_Problem to solve_.
Repeat exactly the lines from the start of the records below through the line that contains "tip_r = 1.38; // [1.2:0.02:1.6]", including both.

(3D code data)
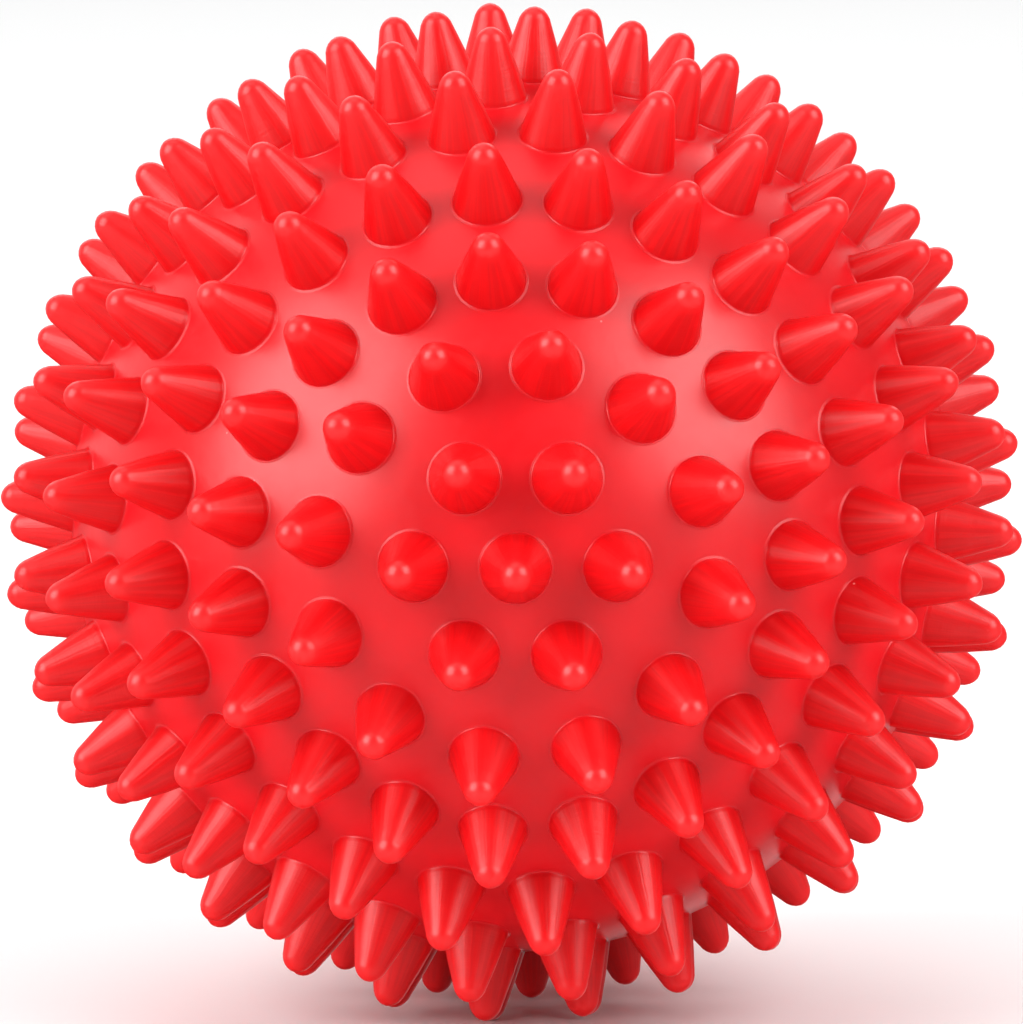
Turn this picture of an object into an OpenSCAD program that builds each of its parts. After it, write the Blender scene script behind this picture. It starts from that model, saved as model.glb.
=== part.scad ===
// Spiked massage ball: a hollow soft PVC ball with solid cone spikes,
// and an inflation valve moulded into its rear pole.
// The ball's centre is the origin. The pole axis is Y: the front pole
// spike points along -Y, and the valve faces +Y. +Z is up.

/* [Ball] */
// Diameter over the tips of the spikes
ball_d = 90; // [84:1:100]
// Thickness of the hollow ball's wall
wall_t = 2.5; // [2:0.1:3]

/* [Spikes] */
// Height of a spike above the skin
spike_h = 6.25; // [5:0.05:7]
// Radius of a spike where it meets the skin
foot_r = 2.9; // [2.6:0.02:3]
// Radius of a spike's rounded tip
tip_r = 1.38; // [1.2:0.02:1.6]

/* [Valve] */
// Radius of the valve seat's flange
flange_r = 4.6; // [4.2:0.1:5]
// Thickness of the valve seat's flange
flange_t = 1.6; // [1.4:0.1:1.8]
// Radius of the valve seat's sleeve
sleeve_r = 3.4; // [3.2:0.1:3.6]
// Length of the valve seat's sleeve, inward from the flange
sleeve_l = 7; // [6:0.5:8]
// Radius of the hole that the plug sits in
seat_bore_r = 2; // [1.8:0.1:2.2]
// Radius of the plug's head
head_r = 2.8; // [2.6:0.1:3]
// Thickness of the plug's head
head_t = 1; // [0.8:0.1:1.1]
// Length of the plug's stem under the head
stem_l = 6; // [5:0.5:7]
// Radius of the pump needle's hole in the plug
needle_r = 0.9; // [0.7:0.05:1]
// Depth of the pump needle's hole in the plug
needle_l = 4.5; // [3.5:0.5:5]

/* [Fits] */
// Radial clearance between the plug's stem and its hole
stem_gap = 0.05; // [0.02:0.01:0.1]
// Gap around the plug's head in its recess
head_gap = 0.3; // [0.2:0.05:0.4]

/* [Hidden] */
$fn = 32;

// Radius of the skin, and of the air space inside it.
core_r = ball_d / 2 - spike_h;
cavity_r = core_r - wall_t;

// The spikes stand in rings around the pole axis, 11 to 13 degrees apart.
// The front half's rings, from the pole to the equator: angle from the front
// pole, number of evenly spaced spikes, turn of the first spike from +Z.
FRONT = [
    [0, 1, 0],
    [12.5, 6, 30],
    [25, 12, 9],
    [36.5, 19, 14],
    [49, 24, 10.5],
    [62.5, 28, 5.5],
    [73.5, 31, 9],
    [83.5, 32, 2.5],
];
// The rear half is the front half given half a turn about Z, with the valve
// in place of its pole spike.
REAR = [for (i = [1 : len(FRONT) - 1]) [180 - FRONT[i][0], FRONT[i][1], -FRONT[i][2]]];

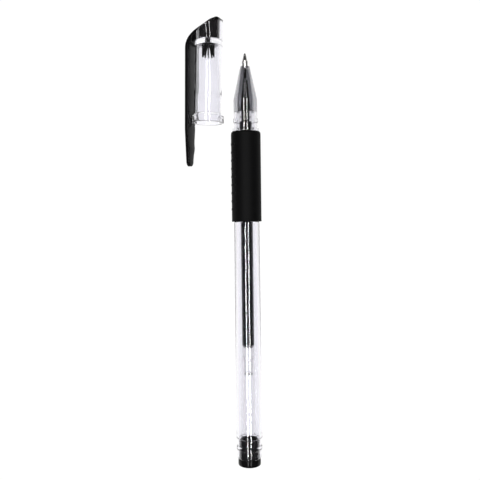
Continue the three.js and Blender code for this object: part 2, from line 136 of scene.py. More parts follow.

_Task response_.
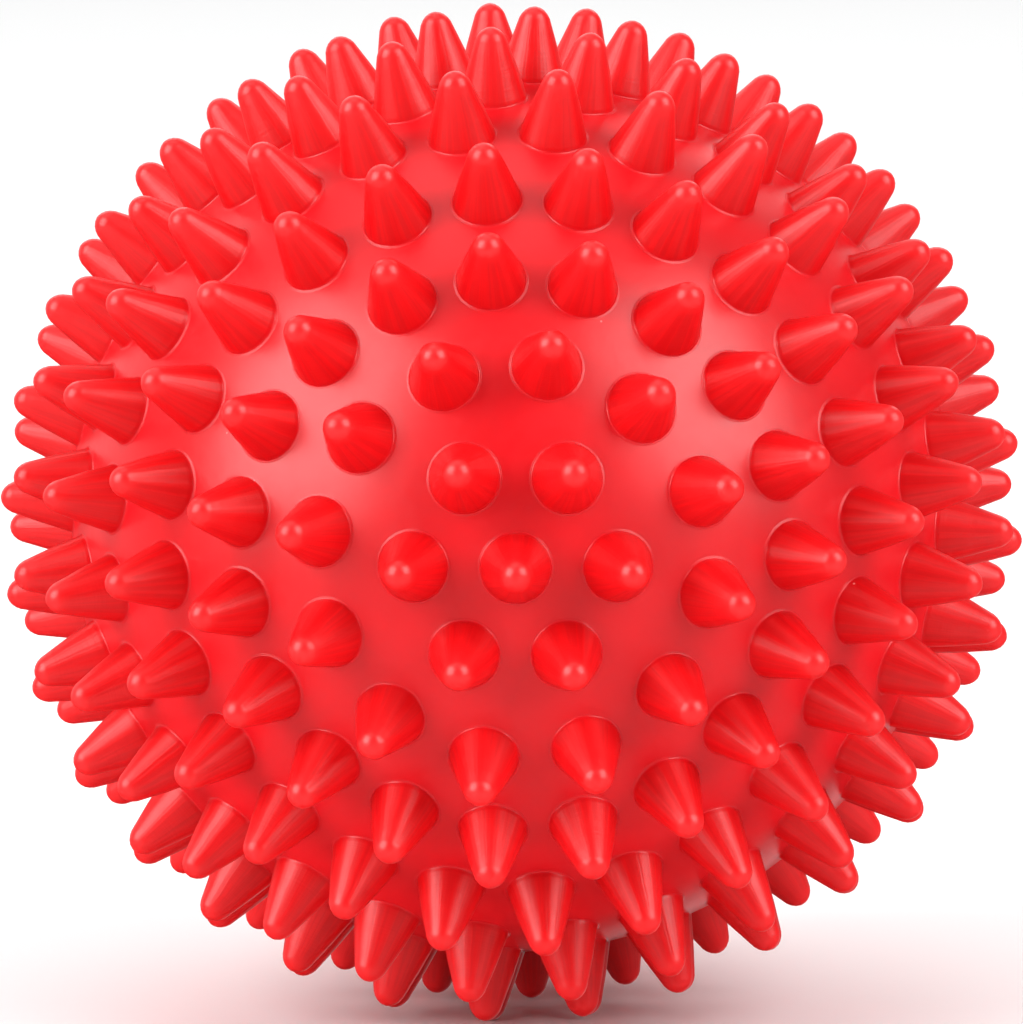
Turn this picture of an object into an OpenSCAD program that builds each of its parts. After it, write the Blender scene script behind this picture. It starts from that model, saved as model.glb.
=== part.scad ===
// Spiked massage ball: a hollow soft PVC ball with solid cone spikes,
// and an inflation valve moulded into its rear pole.
// The ball's centre is the origin. The pole axis is Y: the front pole
// spike points along -Y, and the valve faces +Y. +Z is up.

/* [Ball] */
// Diameter over the tips of the spikes
ball_d = 90; // [84:1:100]
// Thickness of the hollow ball's wall
wall_t = 2.5; // [2:0.1:3]

/* [Spikes] */
// Height of a spike above the skin
spike_h = 6.25; // [5:0.05:7]
// Radius of a spike where it meets the skin
foot_r = 2.9; // [2.6:0.02:3]
// Radius of a spike's rounded tip
tip_r = 1.38; // [1.2:0.02:1.6]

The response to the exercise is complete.